── Provided data

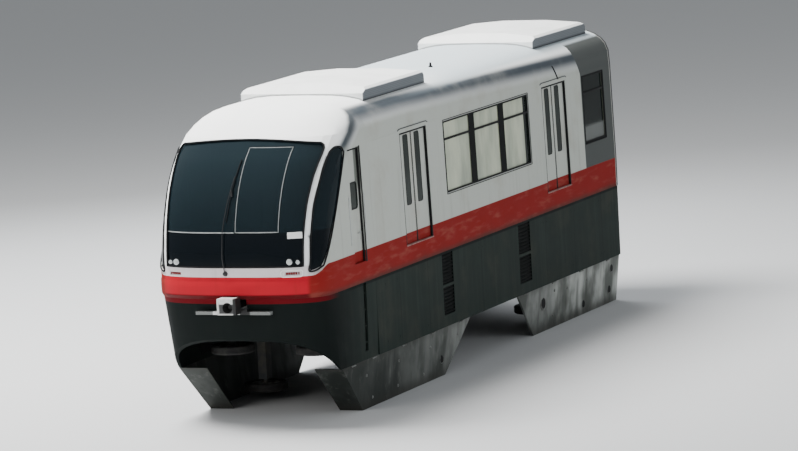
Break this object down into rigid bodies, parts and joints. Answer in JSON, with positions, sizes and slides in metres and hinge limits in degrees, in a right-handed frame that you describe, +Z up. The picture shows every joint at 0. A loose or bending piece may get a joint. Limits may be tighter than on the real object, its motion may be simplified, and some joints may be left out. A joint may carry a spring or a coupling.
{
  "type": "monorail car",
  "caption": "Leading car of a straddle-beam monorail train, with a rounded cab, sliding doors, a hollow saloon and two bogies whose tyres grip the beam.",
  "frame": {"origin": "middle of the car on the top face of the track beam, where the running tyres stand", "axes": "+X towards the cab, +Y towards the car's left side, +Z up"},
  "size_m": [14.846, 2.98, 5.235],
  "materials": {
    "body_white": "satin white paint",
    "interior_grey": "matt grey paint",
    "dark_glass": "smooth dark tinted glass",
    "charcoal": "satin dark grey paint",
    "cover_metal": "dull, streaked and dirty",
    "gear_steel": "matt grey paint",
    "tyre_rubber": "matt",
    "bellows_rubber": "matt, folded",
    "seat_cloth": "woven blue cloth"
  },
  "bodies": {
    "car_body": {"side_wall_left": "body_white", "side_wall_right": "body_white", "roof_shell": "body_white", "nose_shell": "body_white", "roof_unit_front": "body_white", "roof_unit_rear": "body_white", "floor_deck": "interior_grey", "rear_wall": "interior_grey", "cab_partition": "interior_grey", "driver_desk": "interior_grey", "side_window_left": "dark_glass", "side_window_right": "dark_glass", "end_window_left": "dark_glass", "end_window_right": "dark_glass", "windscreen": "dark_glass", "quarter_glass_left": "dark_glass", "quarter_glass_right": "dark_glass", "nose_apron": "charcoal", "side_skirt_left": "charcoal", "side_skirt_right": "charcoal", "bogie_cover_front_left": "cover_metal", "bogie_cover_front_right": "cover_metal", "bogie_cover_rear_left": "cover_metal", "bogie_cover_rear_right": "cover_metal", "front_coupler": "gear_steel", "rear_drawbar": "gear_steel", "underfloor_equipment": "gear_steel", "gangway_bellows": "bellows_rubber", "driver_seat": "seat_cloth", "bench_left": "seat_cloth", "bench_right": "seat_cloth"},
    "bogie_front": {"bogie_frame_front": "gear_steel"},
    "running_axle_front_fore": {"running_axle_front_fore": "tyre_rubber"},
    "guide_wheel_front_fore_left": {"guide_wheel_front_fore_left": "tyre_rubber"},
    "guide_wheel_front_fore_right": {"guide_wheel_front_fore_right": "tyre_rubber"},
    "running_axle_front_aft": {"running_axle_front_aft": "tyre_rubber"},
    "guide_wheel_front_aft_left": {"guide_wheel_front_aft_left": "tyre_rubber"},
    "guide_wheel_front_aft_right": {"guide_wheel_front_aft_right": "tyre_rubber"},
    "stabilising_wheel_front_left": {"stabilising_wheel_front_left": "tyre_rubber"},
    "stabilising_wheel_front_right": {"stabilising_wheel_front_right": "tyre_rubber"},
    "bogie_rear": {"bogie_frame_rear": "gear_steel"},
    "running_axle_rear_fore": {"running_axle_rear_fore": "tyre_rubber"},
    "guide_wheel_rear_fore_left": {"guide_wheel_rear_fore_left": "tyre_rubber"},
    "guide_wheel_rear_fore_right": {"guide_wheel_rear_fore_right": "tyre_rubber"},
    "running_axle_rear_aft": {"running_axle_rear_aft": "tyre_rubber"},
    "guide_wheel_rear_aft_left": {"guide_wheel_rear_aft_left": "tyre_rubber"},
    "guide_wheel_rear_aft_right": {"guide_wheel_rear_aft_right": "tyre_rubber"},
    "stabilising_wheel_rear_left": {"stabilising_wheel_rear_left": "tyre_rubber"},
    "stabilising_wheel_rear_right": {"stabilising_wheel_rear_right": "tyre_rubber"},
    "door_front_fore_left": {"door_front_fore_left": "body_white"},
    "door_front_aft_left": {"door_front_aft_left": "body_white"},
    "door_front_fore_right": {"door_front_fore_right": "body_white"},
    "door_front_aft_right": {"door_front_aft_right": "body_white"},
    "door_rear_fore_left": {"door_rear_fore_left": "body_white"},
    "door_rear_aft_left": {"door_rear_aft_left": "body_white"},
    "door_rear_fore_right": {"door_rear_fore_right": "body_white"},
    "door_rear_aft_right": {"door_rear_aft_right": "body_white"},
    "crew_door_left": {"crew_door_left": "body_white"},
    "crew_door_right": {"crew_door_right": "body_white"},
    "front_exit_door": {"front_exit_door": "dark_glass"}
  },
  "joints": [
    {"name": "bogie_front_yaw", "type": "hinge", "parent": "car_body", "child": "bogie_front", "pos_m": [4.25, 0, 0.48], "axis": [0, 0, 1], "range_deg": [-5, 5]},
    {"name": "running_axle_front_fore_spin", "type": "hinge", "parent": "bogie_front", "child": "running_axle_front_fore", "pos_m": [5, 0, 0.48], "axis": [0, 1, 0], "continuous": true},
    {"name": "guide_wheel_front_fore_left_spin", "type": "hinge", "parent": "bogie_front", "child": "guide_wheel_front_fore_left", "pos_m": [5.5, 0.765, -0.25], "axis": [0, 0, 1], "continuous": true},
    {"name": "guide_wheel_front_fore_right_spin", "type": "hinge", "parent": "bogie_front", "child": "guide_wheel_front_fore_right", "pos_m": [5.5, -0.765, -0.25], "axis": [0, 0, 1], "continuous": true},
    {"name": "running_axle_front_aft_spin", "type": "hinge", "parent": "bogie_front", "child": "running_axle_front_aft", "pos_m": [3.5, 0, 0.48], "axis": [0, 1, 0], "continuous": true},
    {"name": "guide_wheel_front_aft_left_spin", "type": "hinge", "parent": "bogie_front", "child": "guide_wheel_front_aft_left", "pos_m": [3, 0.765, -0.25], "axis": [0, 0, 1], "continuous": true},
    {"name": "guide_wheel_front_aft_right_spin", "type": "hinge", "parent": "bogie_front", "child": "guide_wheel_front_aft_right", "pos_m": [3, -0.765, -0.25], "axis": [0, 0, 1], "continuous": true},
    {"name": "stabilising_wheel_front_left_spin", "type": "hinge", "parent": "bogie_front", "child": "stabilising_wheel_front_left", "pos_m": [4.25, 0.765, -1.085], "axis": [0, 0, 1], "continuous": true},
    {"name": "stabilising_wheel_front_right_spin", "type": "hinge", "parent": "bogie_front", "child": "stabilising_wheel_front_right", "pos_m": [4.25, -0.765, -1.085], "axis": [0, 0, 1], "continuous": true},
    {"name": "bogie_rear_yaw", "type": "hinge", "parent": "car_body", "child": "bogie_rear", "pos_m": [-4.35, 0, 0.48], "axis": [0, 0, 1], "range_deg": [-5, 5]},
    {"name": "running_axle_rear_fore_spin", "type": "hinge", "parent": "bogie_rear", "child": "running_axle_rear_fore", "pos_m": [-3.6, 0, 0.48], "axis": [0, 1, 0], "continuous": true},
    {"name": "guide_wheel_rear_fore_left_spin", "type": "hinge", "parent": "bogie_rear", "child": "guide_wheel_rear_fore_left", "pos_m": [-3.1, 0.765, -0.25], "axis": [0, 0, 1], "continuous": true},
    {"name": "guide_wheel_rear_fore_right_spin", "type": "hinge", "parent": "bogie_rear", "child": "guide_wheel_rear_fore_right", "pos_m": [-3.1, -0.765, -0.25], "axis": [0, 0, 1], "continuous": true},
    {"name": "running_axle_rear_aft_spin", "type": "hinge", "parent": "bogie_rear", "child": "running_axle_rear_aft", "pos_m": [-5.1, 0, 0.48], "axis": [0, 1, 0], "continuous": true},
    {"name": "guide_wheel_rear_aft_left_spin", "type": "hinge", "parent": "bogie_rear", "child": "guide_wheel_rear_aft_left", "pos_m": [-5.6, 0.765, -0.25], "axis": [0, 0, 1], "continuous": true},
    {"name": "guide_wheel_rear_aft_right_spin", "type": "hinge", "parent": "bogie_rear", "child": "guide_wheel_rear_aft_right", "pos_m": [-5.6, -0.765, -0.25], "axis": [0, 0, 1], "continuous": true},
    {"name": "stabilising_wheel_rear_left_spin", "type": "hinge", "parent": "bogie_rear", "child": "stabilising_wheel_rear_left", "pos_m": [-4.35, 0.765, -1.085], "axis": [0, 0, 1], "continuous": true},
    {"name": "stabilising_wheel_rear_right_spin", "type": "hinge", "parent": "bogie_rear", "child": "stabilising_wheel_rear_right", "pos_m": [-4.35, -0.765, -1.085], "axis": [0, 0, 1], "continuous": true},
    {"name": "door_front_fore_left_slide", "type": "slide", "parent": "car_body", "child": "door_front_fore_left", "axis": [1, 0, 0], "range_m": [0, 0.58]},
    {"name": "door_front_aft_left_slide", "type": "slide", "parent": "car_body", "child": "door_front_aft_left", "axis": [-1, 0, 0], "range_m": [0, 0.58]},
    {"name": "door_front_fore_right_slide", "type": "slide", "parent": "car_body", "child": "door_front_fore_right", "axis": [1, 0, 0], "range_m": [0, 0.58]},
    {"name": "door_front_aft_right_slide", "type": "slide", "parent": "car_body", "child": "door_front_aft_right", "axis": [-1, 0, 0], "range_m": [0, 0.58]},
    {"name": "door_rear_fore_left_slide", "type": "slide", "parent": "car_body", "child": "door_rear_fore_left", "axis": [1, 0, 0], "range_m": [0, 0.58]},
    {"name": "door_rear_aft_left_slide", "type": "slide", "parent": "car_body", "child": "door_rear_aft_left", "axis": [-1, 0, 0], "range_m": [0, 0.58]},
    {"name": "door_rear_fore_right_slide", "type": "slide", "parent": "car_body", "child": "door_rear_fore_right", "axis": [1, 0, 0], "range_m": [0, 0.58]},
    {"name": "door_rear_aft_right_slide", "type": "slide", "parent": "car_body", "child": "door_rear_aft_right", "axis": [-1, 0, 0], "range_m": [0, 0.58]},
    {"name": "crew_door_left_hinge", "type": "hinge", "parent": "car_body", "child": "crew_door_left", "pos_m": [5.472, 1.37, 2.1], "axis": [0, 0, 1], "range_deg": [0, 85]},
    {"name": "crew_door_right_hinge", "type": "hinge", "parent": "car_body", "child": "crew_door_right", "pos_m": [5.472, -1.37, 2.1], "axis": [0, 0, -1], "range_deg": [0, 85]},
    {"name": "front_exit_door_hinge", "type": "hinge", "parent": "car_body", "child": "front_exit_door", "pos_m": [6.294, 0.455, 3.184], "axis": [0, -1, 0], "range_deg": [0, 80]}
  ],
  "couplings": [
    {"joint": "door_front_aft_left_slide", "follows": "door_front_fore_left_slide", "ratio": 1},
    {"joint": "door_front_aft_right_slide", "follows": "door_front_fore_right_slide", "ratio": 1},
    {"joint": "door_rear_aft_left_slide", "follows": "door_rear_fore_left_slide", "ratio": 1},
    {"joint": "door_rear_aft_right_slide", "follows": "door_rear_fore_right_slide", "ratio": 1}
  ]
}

────
── Provided data

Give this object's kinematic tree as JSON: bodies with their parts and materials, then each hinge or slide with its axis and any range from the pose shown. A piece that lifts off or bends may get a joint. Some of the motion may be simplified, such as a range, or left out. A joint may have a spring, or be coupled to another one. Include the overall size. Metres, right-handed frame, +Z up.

────

→ Required work
Give back only a number, the number of lines where the string "that" occurs.

→ Result
2